Promotion from third sergeant to staff sergeant takes an average of 6 years, although there are many factors that may cause a soldier's promotion to cease. These factors include failure to pass an annual physical fitness proficiency test, poor performance, or being charged for offences.

Third sergeants are usually section commanders. They may also hold certain logistics or administrative posts such as company quartermaster sergeant. Second sergeants usually serve as platoon sergeants. First sergeants, staff sergeants and master sergeants usually serve as company sergeant majors or administrative specialists at company level or higher.

Home Team

In the Singapore Police Force, Singapore Civil Defence Force, Singapore Prison Service and Immigration and Checkpoints Authority, the rank of sergeant lies between corporal and staff sergeant. Unlike most police forces in the world, the rank of sergeant has been changed since the late 1990s to an entry-level rank for Diploma/GCE "A" Level holders rather than a supervisory one.

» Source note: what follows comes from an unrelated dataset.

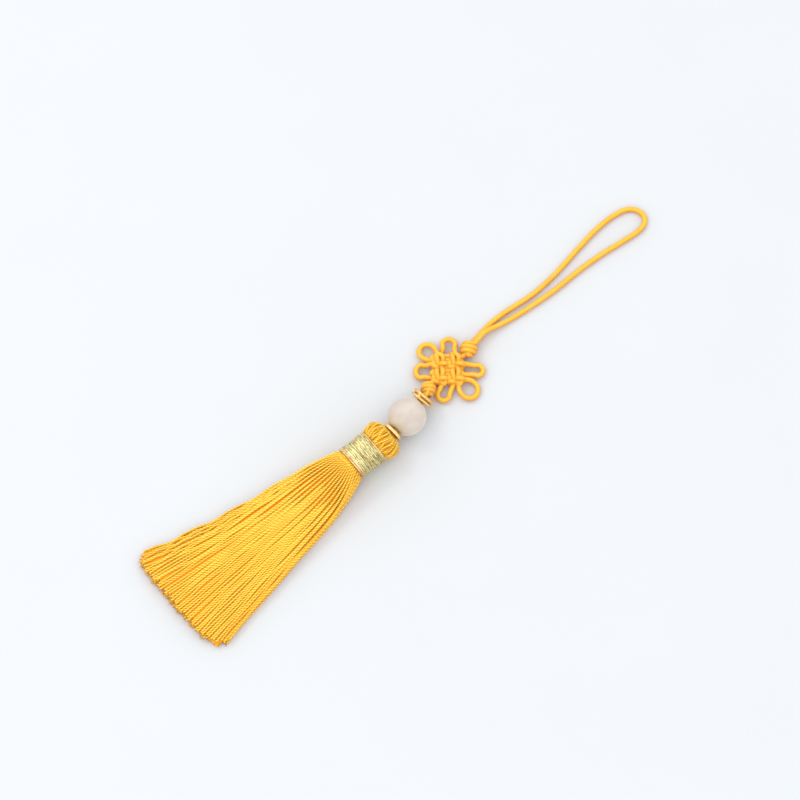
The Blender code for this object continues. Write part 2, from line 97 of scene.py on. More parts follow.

Uniformed Youth Organisations

In the National Cadet Corps (NCC), the rank of third sergeant is below second sergeant, and above corporal.[17] In the National Police Cadet Corps (NPCC) and the National Civil Defence Cadet Corps (NCDCC), the rank of sergeant is below staff sergeant, and above corporal.[18][19] The rank of third sergeant and sergeant is held by cadets who have been appointed as non-commissioned officers by their units and thus have the power to command a squad.

NPCC and NCDCC sergeants wear a rank insignia of three pointed-down chevrons, with the letters 'NPCC' and 'NCDCC' located below the insignia, so as to differentiate NPCC and NCDCC cadets from Singapore Police Force and Singapore Civil Defence Force personnel respectively.

NCC third sergeants, second sergeants and first sergeants wear a rank insignia of three pointed-down chevrons, three pointed-down chevrons with one pointed-up chevron and three pointed-down chevrons with two pointed up-chevrons respectively, all with the letters 'NCC' located below the insignia, so as to differentiate NCC cadets from Singapore Armed Forces personnel.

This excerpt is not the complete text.